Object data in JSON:
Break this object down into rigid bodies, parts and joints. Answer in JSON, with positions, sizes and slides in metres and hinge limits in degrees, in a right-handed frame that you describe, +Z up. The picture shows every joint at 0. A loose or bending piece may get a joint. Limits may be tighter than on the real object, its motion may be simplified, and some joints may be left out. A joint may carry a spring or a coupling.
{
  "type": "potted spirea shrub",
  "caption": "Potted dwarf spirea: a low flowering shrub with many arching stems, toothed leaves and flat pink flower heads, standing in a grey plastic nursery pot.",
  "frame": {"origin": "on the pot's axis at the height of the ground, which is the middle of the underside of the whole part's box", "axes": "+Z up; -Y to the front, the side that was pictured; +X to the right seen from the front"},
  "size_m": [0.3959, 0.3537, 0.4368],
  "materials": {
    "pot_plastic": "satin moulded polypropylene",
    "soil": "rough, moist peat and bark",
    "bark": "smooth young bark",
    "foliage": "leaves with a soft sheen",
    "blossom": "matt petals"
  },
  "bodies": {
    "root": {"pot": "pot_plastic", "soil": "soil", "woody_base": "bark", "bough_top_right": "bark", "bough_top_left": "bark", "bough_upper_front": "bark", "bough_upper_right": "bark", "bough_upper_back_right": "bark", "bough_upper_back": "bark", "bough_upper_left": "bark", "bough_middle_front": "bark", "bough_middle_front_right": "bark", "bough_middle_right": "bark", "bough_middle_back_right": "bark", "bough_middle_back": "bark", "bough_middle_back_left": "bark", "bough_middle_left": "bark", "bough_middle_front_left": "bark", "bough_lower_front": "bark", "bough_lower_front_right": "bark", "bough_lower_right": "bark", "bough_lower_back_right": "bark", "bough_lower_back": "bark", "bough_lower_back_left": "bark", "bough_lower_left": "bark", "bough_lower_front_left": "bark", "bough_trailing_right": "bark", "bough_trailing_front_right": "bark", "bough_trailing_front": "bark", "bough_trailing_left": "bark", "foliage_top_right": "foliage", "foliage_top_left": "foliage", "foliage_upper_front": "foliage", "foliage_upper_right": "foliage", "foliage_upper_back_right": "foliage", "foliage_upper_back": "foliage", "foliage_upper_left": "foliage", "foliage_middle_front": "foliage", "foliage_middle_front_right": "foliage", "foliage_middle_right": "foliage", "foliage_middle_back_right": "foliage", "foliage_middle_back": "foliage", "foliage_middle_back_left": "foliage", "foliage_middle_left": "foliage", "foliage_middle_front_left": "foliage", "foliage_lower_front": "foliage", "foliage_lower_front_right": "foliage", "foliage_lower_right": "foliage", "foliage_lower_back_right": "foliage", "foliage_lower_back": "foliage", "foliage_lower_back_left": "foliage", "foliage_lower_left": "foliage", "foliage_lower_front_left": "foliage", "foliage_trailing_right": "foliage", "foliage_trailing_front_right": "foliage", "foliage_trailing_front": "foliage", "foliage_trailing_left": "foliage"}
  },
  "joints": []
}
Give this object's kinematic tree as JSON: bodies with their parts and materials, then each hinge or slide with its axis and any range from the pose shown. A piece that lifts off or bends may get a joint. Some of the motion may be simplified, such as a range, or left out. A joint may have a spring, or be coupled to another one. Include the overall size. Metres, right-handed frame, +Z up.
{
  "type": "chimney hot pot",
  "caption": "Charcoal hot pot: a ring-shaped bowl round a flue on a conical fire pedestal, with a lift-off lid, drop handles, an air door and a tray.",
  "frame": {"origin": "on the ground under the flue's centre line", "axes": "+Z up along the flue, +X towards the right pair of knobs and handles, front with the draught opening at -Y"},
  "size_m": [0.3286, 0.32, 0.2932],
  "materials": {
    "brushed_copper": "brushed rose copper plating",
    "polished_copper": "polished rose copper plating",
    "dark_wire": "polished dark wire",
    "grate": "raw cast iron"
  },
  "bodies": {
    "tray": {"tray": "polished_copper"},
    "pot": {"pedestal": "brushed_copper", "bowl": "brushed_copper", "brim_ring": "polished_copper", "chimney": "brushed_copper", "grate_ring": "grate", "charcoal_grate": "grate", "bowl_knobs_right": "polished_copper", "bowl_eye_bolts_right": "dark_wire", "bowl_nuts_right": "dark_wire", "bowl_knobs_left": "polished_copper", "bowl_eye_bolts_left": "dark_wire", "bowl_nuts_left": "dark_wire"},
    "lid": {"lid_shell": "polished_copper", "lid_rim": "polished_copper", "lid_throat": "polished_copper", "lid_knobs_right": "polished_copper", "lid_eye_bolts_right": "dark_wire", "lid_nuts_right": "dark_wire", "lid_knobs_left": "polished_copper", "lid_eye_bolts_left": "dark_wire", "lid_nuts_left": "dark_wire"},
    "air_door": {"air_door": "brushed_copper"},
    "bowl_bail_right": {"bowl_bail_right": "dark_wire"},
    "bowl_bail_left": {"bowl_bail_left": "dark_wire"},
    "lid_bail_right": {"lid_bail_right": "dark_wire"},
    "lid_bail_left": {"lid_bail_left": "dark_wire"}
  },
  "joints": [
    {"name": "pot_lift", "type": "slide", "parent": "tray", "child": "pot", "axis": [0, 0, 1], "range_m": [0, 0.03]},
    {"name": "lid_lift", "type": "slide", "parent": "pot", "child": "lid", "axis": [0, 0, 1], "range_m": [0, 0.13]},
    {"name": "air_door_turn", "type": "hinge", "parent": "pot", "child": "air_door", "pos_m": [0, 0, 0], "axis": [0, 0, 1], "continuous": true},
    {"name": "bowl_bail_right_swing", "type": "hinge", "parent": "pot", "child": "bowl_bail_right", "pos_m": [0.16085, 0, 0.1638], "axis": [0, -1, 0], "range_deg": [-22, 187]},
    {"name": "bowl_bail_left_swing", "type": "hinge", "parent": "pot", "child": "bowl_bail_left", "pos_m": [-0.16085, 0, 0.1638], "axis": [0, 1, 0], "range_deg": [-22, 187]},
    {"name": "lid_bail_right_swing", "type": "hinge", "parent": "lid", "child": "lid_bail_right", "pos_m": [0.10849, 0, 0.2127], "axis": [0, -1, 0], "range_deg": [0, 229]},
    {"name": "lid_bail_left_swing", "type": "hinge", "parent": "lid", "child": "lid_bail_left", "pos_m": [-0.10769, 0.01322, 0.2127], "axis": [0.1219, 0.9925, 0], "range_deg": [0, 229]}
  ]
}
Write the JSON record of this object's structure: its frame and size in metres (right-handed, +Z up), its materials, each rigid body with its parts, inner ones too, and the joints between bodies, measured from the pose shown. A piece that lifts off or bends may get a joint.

YOUR OBJECTIVE :: Using the listing above, locate the lines that hold "shown" and copy each one.

THE RESPONSE ::
Give this object's kinematic tree as JSON: bodies with their parts and materials, then each hinge or slide with its axis and any range from the pose shown. A piece that lifts off or bends may get a joint. Some of the motion may be simplified, such as a range, or left out. A joint may have a spring, or be coupled to another one. Include the overall size. Metres, right-handed frame, +Z up.
Write the JSON record of this object's structure: its frame and size in metres (right-handed, +Z up), its materials, each rigid body with its parts, inner ones too, and the joints between bodies, measured from the pose shown. A piece that lifts off or bends may get a joint.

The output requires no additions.